With a free, ad-supported option, plus a student offer that trumps any other service out there, Spotify takes this one.

Winner: Spotify

Supported devices

Joel Chokkattu/Digital Trends

Tidal has apps for all the big platforms, including Windows, MacOS, iOS, tvOS, Android, and Android TV. With an emphasis on the audiophile crowd, it also supports some very high-end streaming components from brands like Astell & Kern, Devialet, Denon, Harman Kardon, KEF, Martin Logan, and Meridian, to name a few. Its support for more common devices like game consoles or even the Roku platform is more anemic.
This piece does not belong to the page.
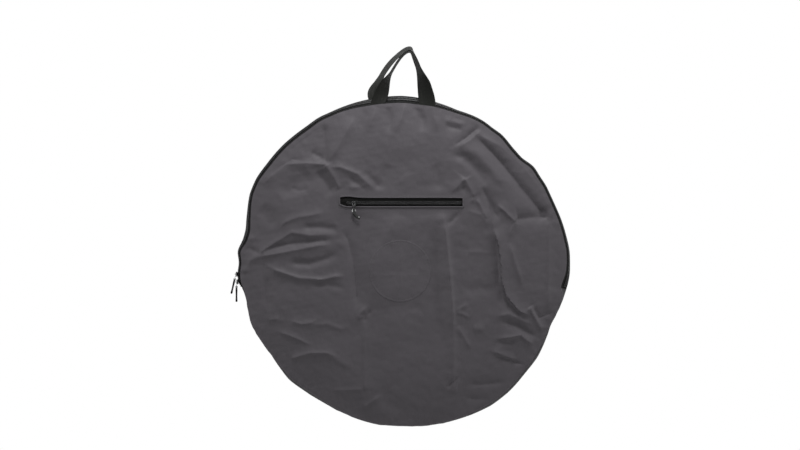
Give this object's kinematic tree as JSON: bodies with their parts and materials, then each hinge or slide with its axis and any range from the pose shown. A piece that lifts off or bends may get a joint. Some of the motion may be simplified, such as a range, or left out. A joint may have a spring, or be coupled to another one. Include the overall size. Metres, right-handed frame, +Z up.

Users that want to get Tidal streaming on these devices may need to sign up for a Plex account.

You can add your Tidal account to Plex, and from there you can use the Plex client on a wide variety of media streamers and game consoles.
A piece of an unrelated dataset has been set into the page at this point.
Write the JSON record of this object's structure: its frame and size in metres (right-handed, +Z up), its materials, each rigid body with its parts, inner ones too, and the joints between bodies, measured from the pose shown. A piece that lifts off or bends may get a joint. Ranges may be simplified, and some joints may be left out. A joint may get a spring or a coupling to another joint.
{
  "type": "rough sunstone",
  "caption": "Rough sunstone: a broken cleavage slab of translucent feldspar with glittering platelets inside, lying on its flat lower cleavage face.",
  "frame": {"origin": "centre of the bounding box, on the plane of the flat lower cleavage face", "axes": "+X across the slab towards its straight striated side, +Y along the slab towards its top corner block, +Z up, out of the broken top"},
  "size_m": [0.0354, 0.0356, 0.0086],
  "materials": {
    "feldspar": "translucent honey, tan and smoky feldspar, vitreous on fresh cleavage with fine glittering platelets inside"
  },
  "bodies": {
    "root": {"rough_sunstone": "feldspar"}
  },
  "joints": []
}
Spotify not only has the major platforms covered, but there are also very few connected audio devices that the service doesn’t support. From smart speakers to smartwatches, and even some of the audiophile brands that Tidal covers, Spotify’s device support is arguably the best among all of the music streaming services.

Winner: Spotify

Music variety and catalog size

This might be the toughest category to judge. As of August 2019, Tidal claims a 60 million track library and Spotify claims it has 50 million tracks plus 450,000 podcasts. We have yet to find an independent source that can verify these claims, so we’ll take them at their word for now.

Music variety can also be tricky to determine. The general sense is that Tidal’s catalog skews toward rap and hip-hop artists, especially young and relatively unknown ones. This is in keeping with Tidal’s ownership structure, which largely consists of successful musicians such as Jay-Z, who have an interest in promoting other talents. However, this perception may be biased through Tidal’s editorial and recommendation processes, both of which also tend to surface these genres more than others.
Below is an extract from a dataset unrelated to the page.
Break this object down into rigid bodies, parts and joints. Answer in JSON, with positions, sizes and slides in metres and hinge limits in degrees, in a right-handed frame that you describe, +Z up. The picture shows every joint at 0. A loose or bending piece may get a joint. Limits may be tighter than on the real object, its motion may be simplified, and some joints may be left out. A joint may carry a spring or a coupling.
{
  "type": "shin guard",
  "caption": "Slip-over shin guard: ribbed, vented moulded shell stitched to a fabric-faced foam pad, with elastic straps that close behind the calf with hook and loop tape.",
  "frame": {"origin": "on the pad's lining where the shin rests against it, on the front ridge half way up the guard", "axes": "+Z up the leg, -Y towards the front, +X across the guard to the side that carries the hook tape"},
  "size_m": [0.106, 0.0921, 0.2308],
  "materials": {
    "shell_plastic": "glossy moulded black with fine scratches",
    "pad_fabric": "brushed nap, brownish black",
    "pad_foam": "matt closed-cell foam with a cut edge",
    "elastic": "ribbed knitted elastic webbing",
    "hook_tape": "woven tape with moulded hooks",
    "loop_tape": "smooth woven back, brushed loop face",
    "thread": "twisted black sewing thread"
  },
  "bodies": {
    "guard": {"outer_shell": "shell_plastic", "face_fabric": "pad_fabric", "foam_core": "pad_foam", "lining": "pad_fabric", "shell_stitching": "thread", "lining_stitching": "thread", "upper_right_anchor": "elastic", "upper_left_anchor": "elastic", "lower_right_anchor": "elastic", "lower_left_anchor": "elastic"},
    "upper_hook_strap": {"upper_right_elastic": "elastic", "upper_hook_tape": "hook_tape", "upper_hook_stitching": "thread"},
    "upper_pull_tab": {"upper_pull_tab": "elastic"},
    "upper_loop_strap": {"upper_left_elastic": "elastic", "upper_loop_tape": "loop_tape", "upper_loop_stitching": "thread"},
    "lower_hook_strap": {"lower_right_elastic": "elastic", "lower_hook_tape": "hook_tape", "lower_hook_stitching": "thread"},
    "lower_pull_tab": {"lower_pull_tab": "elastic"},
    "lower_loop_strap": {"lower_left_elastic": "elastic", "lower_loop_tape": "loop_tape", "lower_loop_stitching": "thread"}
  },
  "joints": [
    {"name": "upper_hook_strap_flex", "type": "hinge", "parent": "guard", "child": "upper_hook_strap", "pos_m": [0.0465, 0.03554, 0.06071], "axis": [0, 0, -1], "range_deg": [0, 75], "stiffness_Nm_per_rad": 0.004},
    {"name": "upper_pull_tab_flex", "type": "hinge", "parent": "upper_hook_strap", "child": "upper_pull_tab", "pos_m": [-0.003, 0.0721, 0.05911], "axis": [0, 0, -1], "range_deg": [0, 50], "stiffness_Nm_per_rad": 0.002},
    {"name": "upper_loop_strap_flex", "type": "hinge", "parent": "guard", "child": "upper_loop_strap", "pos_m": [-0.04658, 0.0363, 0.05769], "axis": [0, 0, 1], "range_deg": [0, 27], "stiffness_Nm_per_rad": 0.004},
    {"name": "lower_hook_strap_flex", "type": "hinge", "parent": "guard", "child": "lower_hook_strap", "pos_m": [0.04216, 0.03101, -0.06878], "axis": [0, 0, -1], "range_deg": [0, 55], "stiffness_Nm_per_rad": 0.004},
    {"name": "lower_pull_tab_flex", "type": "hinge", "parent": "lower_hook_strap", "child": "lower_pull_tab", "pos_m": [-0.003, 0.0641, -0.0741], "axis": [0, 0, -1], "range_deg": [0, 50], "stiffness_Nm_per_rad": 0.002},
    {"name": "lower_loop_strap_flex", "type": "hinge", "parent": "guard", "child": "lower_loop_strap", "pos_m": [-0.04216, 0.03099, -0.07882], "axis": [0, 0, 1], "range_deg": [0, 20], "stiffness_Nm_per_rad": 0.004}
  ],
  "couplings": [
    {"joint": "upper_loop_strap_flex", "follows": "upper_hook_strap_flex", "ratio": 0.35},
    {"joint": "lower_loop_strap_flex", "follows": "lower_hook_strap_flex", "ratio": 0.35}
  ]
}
For its part, Spotify’s catalog appears to be more balanced, though again, this might be a reflection of how the service automatically starts to tune itself to listeners’ demonstrated musical interests. We do know that some artists have actively refused to let their music be carried by Spotify over concerns about inadequate royalty payments (most of which stem from its free, ad-supported tier). Taylor Swift famously boycotted the company in 2014, though she has since added some of her albums back.

With claimed catalog sizes that are among the biggest in the industry and no objective way to evaluate any of this, we’re calling this one a tie.

Winner: Draw

Sound quality

If it was difficult to assess the kind and amount of music on each service, determining sound quality is easy. Spotify’s compressed, 320kbps streaming quality sounds very good on most audio devices, and for casual listening or in locations with lots of competing noise, it’s probably more than adequate. Tidal’s Premium plan is essentially the same. But if your ears yearn for something better, it’s hard to beat Tidal’s HiFi tier with its double-whammy of lossless, CD-quality streams for the entire catalog and its smaller but worthy catalog of hi-res tracks.

There is a small caveat here: To get the most out of Tidal’s higher bandwidth streams, you’ll need a compatible device. Virtually all of Tidal’s supported devices can handle its lossless CD-quality streams. But mobile users, take note: These streams will eat up your allotment of data at a much faster rate (up to four times faster) than the Premium tier, and its hi-res tracks will gobble it up even faster.

Speaking of hi-res, Tidal uses the MQA format to deliver 24-bit audio for its Masters hi-res tracks. Some Tidal devices will let you play MQA streams but limit the quality (Apple devices), while others can play MQA in its full, studio-quality depth. Here’s a handy list of all of the devices that work with MQA.

Winner: Tidal

Videos, podcasts, and more

YouTube

These days, music streaming services are about more than just music. Videos, podcasts, interviews, and live concerts are all becoming important parts of the mix. Tidal has chosen to focus on videos and live concert recordings, some of which are exclusive to the service. It has a catalog of over 240,000 videos, some of which are portions of live concerts, live concerts in their entirety, or exclusive shows. For mobile users, the ability to download any of these videos for offline viewing is a big help for avoiding data charges.

Spotify has videos too, but the company appears to be coy when it comes to promoting them. You won’t find a video category when you browse, and even the search filtering options such as “see all artists” lack a “see all videos” item. Spotify’s help page on the topic is just as unhelpful, only offering these facts: You find videos by searching for them, and you can’t download them once you find them.

Podcasts, however, are a different story. Spotify has been investing heavily in the medium for the last two years, and it shows. Not only does it boast a catalog of some 450,000 podcasts, it has been developing its own original podcast content along with new ways to sell advertising within them. Podcasts are even beginning to make their way into curated playlists, Spotify’s most popular feature. Tidal had a grand total of 21 podcasts when we checked as of the publication of this article.

As impressed as we are by Tidal’s video catalog, you subscribe to a music streaming service primarily because of audio. With the huge increase in the popularity of podcast listening, we’re giving this one to Spotify.

Winner: Spotify

Conclusion

For most folks, Spotify’s extensive music catalog, its enormous device support, and its variety of both paid and free plans make it the obvious choice. It’s no accident it’s the world’s most popular streaming music service. For these reasons, we’re declaring it as the overall winner.

However, in a universe of compressed digital files, Tidal’s HiFi tier is one of the few options that die-hard audiophiles have to get truly high-fidelity music from a subscription service. If you find yourself in this small but distinguished category, you owe it to yourself to give Tidal HiFi a shot.